__YOUR OBJECTIVE__:
Lift out, unaltered, the lines of the material below between the line holding "Turn this picture of an object into a standalone" and the line holding "SIDE_ARCH_BOTTOM = 23.0", counting both.

Records with modeling code:

----------

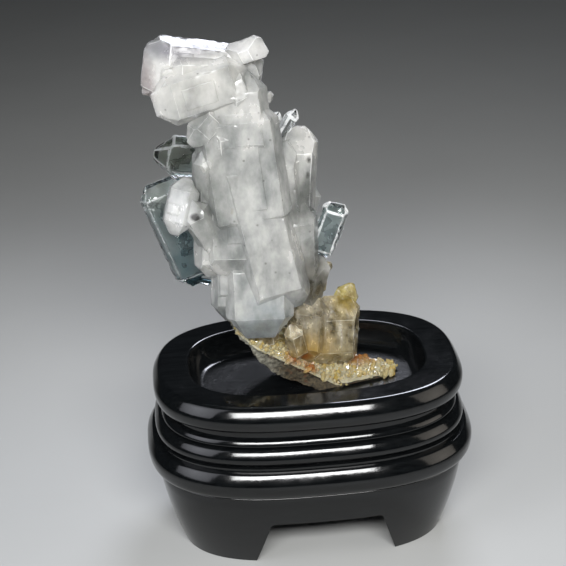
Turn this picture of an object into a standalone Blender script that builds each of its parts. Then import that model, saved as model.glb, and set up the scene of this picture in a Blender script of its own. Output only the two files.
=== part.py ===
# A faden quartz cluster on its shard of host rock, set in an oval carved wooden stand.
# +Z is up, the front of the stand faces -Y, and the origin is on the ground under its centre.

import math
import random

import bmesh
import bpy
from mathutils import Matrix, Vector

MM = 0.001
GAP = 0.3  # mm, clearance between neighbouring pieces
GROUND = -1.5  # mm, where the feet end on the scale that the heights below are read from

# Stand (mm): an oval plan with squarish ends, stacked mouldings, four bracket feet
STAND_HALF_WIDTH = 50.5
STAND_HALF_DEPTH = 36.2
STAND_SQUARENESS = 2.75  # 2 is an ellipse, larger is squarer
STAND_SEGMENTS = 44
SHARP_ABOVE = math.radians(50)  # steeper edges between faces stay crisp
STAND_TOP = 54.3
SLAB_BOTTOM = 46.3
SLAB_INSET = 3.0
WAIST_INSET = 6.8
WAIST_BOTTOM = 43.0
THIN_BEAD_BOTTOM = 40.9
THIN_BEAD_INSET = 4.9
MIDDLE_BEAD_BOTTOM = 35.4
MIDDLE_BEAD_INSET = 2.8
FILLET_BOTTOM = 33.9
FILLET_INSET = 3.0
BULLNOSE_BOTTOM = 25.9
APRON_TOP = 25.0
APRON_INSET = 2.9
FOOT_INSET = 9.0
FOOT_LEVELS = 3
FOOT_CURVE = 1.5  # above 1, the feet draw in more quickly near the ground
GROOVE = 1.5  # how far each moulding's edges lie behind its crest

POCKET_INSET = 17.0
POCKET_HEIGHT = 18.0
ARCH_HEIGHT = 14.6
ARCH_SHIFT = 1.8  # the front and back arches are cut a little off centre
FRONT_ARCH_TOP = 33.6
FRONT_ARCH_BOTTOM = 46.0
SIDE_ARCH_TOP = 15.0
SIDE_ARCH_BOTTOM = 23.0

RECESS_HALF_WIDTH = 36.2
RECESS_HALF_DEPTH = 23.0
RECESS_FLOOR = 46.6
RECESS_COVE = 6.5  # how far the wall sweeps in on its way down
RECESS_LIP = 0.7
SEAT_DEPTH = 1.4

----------

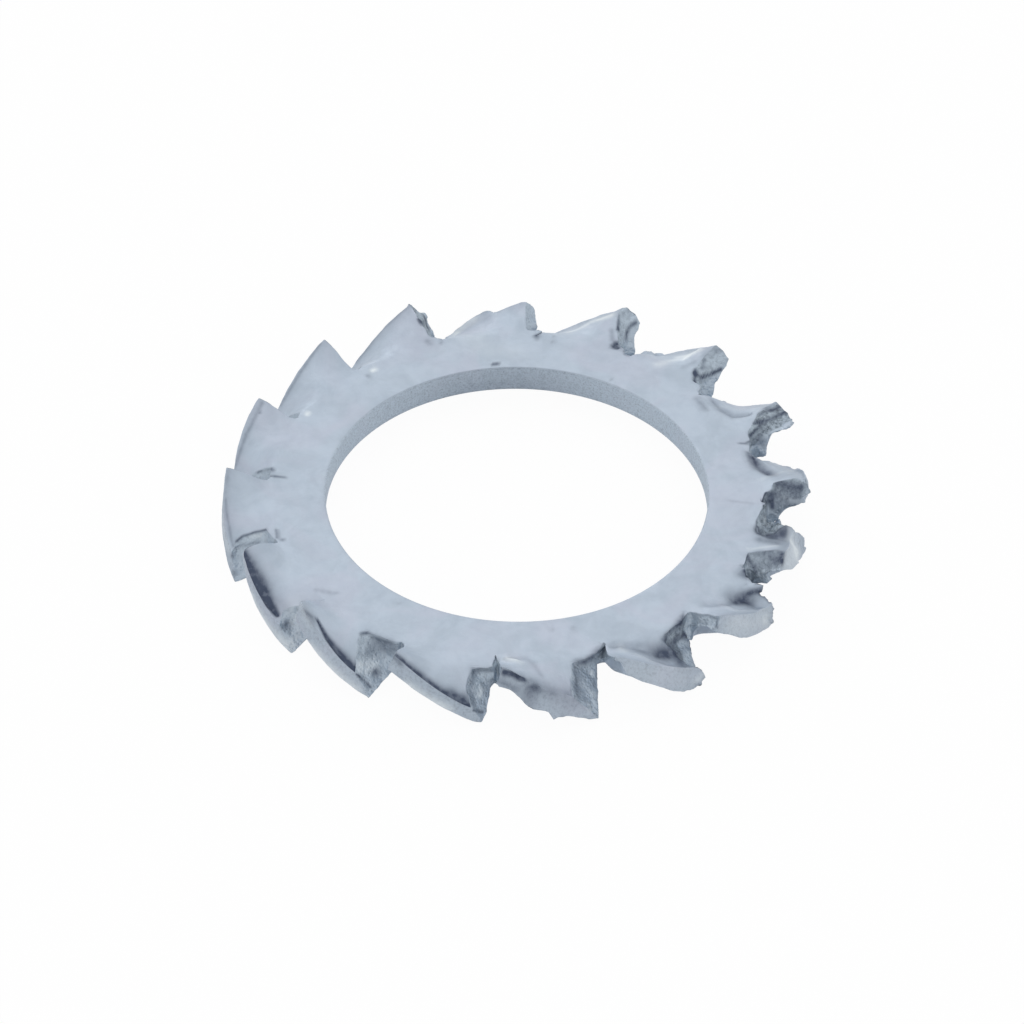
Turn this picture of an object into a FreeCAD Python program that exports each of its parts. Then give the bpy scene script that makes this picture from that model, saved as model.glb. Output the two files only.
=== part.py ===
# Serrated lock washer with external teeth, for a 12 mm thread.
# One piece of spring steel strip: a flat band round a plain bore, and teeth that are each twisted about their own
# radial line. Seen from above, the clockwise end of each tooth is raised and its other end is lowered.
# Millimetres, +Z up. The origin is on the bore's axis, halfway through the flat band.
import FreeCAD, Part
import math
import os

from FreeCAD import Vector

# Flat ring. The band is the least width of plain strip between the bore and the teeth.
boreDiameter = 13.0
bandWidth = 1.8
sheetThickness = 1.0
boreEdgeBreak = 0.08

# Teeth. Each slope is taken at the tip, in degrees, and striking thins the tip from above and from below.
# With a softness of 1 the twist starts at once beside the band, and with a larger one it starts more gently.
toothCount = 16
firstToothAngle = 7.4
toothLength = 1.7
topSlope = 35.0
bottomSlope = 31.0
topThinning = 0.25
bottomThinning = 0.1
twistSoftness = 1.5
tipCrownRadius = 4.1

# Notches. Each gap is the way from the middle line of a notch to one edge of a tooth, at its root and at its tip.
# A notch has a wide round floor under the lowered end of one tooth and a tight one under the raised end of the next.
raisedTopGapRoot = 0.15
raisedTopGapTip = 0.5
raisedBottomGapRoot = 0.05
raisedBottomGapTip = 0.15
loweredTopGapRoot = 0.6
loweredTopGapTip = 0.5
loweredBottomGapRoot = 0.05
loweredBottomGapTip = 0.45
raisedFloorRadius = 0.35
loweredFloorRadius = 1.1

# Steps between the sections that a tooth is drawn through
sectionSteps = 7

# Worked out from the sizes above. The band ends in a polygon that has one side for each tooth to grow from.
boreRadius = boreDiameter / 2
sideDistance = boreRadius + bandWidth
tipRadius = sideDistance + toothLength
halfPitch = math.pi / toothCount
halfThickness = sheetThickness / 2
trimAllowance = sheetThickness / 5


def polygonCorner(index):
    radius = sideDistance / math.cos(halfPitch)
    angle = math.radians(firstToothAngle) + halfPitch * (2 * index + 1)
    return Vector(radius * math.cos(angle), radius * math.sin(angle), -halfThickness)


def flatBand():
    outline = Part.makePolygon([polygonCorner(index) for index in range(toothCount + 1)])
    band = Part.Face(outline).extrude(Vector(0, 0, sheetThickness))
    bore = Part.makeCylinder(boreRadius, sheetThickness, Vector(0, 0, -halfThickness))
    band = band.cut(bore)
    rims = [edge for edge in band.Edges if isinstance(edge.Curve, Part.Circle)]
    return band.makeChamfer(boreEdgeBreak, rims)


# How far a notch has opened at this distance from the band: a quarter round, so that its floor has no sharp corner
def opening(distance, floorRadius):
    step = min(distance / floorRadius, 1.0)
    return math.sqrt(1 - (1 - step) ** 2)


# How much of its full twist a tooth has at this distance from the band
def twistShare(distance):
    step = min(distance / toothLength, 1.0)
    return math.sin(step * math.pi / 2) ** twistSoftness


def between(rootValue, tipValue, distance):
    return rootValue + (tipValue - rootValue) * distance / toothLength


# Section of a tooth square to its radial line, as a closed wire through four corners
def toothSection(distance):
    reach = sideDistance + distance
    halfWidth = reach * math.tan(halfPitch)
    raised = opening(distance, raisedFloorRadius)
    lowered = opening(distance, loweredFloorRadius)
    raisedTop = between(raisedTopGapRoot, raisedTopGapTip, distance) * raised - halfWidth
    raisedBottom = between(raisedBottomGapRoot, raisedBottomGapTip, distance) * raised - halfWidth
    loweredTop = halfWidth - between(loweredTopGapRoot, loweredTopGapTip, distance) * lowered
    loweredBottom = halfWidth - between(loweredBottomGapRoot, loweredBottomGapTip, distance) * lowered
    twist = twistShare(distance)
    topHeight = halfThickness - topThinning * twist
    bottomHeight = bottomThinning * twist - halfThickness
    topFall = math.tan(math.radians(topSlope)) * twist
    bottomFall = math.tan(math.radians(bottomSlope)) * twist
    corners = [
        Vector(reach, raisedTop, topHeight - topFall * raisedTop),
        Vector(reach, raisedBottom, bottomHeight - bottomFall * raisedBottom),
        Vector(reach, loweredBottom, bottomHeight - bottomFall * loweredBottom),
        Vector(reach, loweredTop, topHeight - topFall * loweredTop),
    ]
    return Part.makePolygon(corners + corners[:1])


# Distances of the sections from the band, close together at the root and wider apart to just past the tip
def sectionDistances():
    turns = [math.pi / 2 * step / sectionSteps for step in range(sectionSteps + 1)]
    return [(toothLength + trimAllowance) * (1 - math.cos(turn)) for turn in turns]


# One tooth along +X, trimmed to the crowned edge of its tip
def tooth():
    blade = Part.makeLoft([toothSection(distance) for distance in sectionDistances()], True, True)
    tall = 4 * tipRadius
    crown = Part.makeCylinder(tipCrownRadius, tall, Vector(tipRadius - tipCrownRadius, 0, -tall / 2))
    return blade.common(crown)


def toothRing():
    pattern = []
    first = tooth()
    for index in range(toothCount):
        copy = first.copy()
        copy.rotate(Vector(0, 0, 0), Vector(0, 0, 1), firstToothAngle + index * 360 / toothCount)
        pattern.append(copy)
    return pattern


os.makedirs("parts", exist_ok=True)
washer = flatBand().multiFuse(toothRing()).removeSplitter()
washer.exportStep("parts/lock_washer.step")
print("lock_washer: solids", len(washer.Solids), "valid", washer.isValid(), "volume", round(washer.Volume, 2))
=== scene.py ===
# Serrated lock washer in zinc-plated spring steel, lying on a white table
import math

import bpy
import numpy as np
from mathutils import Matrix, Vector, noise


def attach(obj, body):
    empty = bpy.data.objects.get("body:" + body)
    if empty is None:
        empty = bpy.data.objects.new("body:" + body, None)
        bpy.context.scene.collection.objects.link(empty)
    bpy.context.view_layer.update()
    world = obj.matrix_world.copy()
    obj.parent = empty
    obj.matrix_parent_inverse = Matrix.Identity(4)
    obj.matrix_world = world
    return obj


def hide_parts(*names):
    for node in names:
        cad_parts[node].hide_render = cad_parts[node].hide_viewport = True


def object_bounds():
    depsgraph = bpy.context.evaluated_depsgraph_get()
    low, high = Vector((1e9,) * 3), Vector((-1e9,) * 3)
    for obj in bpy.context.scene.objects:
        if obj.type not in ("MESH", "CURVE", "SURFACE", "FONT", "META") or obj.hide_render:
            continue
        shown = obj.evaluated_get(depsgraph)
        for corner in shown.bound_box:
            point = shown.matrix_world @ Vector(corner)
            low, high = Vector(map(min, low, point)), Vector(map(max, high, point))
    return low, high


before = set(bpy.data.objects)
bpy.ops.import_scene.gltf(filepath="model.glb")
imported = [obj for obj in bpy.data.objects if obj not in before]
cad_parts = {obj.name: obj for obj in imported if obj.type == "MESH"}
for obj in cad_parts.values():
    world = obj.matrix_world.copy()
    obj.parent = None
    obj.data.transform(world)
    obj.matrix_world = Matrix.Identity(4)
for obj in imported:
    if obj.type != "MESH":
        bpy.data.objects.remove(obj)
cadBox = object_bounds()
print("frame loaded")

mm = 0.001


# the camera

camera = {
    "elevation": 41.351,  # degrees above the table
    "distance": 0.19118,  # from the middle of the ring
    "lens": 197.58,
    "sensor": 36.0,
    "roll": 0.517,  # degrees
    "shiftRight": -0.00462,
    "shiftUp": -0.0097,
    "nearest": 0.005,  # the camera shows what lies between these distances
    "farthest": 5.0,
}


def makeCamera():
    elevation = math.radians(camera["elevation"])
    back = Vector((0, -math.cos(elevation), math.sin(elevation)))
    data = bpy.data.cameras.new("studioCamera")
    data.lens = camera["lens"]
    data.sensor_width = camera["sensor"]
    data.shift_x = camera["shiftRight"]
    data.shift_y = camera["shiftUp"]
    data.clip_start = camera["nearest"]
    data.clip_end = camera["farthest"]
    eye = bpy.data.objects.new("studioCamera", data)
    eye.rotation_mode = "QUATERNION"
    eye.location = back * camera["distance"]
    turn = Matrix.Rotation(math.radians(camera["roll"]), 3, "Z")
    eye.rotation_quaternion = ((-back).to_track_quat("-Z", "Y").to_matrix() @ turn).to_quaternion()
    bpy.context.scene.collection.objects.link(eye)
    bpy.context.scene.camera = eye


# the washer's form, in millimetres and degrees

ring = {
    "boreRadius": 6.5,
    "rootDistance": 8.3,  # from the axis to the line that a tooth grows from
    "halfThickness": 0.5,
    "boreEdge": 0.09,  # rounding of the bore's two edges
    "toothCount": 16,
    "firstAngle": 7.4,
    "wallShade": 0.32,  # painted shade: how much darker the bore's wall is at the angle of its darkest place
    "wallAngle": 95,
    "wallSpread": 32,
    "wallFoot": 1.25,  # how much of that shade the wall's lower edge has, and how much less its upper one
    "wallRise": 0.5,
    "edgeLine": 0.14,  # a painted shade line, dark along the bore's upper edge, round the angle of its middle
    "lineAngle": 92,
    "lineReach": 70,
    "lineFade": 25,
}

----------

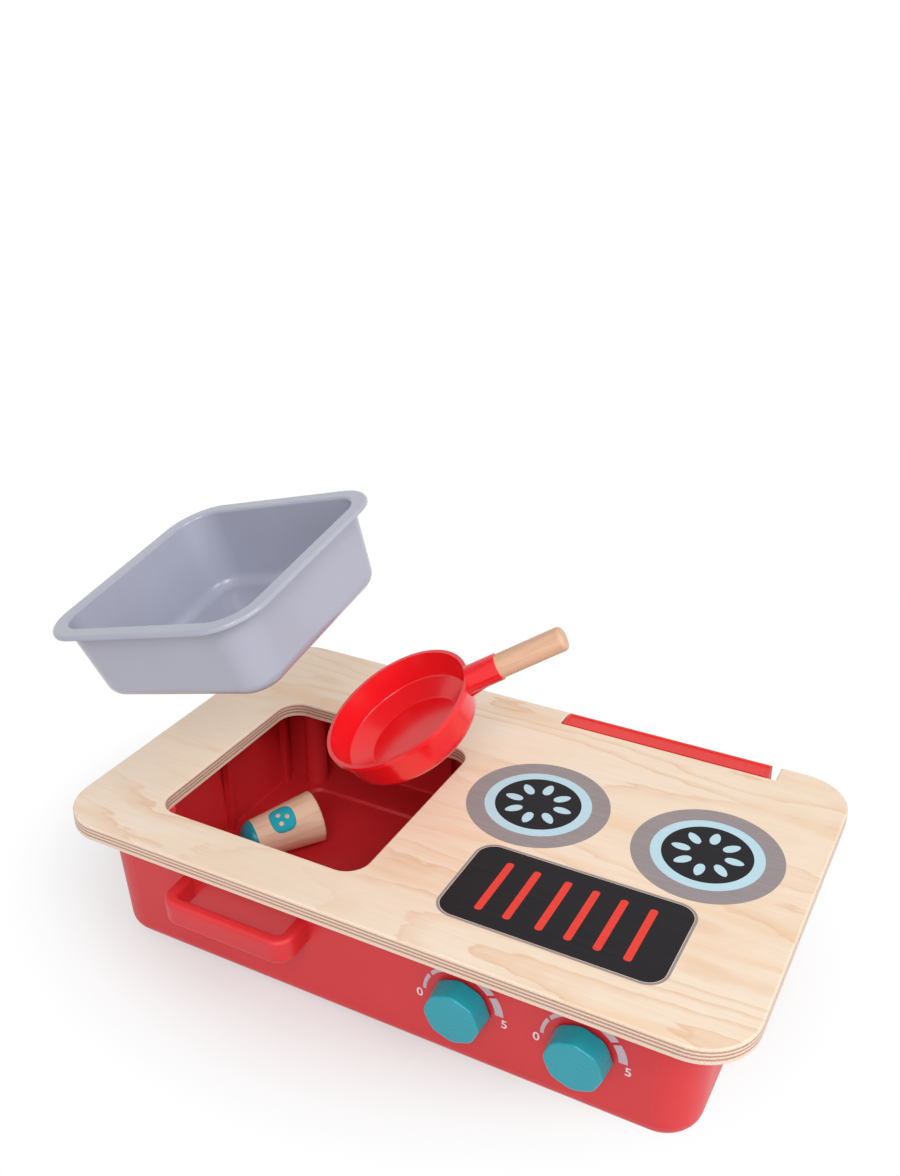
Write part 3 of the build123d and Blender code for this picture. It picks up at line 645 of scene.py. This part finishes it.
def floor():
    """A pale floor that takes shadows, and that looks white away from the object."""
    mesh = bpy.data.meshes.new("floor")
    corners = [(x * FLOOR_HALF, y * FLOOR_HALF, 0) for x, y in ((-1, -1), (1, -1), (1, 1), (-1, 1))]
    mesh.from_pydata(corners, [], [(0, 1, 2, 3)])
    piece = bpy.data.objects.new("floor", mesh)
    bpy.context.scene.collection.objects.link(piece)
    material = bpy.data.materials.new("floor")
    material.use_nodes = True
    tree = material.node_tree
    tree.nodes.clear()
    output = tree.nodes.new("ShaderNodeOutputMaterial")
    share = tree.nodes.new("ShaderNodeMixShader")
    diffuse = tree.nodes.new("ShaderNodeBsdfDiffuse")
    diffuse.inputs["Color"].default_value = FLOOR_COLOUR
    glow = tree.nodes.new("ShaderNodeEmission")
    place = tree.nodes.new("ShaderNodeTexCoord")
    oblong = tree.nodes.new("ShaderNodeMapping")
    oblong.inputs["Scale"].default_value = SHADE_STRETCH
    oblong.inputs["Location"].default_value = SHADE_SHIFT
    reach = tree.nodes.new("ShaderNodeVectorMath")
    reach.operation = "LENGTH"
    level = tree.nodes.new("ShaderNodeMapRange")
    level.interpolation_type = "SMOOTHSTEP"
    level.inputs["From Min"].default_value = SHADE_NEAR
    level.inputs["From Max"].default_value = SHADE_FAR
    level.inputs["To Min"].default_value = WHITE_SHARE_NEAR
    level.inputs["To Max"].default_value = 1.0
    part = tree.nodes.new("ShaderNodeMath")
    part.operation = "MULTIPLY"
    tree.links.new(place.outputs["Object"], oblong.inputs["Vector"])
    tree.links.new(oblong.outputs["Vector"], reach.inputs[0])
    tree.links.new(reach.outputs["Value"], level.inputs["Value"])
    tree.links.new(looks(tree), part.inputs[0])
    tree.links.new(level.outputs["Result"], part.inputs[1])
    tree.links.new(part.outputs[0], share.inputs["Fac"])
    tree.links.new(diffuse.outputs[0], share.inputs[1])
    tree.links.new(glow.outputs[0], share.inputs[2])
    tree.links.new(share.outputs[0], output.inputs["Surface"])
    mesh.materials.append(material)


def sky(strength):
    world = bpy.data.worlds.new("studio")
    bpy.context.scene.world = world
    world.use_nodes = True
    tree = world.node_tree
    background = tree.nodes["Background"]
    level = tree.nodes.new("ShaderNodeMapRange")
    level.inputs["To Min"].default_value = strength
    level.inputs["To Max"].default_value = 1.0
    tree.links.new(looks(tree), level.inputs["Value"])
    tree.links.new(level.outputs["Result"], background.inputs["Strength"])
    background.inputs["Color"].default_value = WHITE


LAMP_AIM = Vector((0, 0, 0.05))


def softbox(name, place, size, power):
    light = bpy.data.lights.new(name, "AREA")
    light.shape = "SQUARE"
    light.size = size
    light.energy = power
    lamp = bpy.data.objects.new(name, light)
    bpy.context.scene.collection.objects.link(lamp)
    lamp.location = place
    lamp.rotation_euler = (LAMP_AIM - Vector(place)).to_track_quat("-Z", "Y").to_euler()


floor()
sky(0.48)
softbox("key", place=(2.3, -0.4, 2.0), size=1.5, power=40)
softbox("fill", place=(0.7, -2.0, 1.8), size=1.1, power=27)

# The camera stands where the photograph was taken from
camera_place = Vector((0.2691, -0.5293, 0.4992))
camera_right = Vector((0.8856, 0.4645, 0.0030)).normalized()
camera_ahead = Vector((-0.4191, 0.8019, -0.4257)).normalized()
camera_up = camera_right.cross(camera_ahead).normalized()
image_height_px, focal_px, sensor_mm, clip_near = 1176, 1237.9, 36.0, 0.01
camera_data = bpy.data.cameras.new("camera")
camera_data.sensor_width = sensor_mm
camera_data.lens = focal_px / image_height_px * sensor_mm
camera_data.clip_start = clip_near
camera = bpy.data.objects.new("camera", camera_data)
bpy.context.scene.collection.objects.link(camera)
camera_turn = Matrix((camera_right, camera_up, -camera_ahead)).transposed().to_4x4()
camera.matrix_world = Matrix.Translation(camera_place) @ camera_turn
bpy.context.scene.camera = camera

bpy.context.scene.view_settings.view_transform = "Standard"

----------

__FINAL ANSWER__:
Turn this picture of an object into a standalone Blender script that builds each of its parts. Then import that model, saved as model.glb, and set up the scene of this picture in a Blender script of its own. Output only the two files.
=== part.py ===
# A faden quartz cluster on its shard of host rock, set in an oval carved wooden stand.
# +Z is up, the front of the stand faces -Y, and the origin is on the ground under its centre.

import math
import random

import bmesh
import bpy
from mathutils import Matrix, Vector

MM = 0.001
GAP = 0.3  # mm, clearance between neighbouring pieces
GROUND = -1.5  # mm, where the feet end on the scale that the heights below are read from

# Stand (mm): an oval plan with squarish ends, stacked mouldings, four bracket feet
STAND_HALF_WIDTH = 50.5
STAND_HALF_DEPTH = 36.2
STAND_SQUARENESS = 2.75  # 2 is an ellipse, larger is squarer
STAND_SEGMENTS = 44
SHARP_ABOVE = math.radians(50)  # steeper edges between faces stay crisp
STAND_TOP = 54.3
SLAB_BOTTOM = 46.3
SLAB_INSET = 3.0
WAIST_INSET = 6.8
WAIST_BOTTOM = 43.0
THIN_BEAD_BOTTOM = 40.9
THIN_BEAD_INSET = 4.9
MIDDLE_BEAD_BOTTOM = 35.4
MIDDLE_BEAD_INSET = 2.8
FILLET_BOTTOM = 33.9
FILLET_INSET = 3.0
BULLNOSE_BOTTOM = 25.9
APRON_TOP = 25.0
APRON_INSET = 2.9
FOOT_INSET = 9.0
FOOT_LEVELS = 3
FOOT_CURVE = 1.5  # above 1, the feet draw in more quickly near the ground
GROOVE = 1.5  # how far each moulding's edges lie behind its crest

POCKET_INSET = 17.0
POCKET_HEIGHT = 18.0
ARCH_HEIGHT = 14.6
ARCH_SHIFT = 1.8  # the front and back arches are cut a little off centre
FRONT_ARCH_TOP = 33.6
FRONT_ARCH_BOTTOM = 46.0
SIDE_ARCH_TOP = 15.0
SIDE_ARCH_BOTTOM = 23.0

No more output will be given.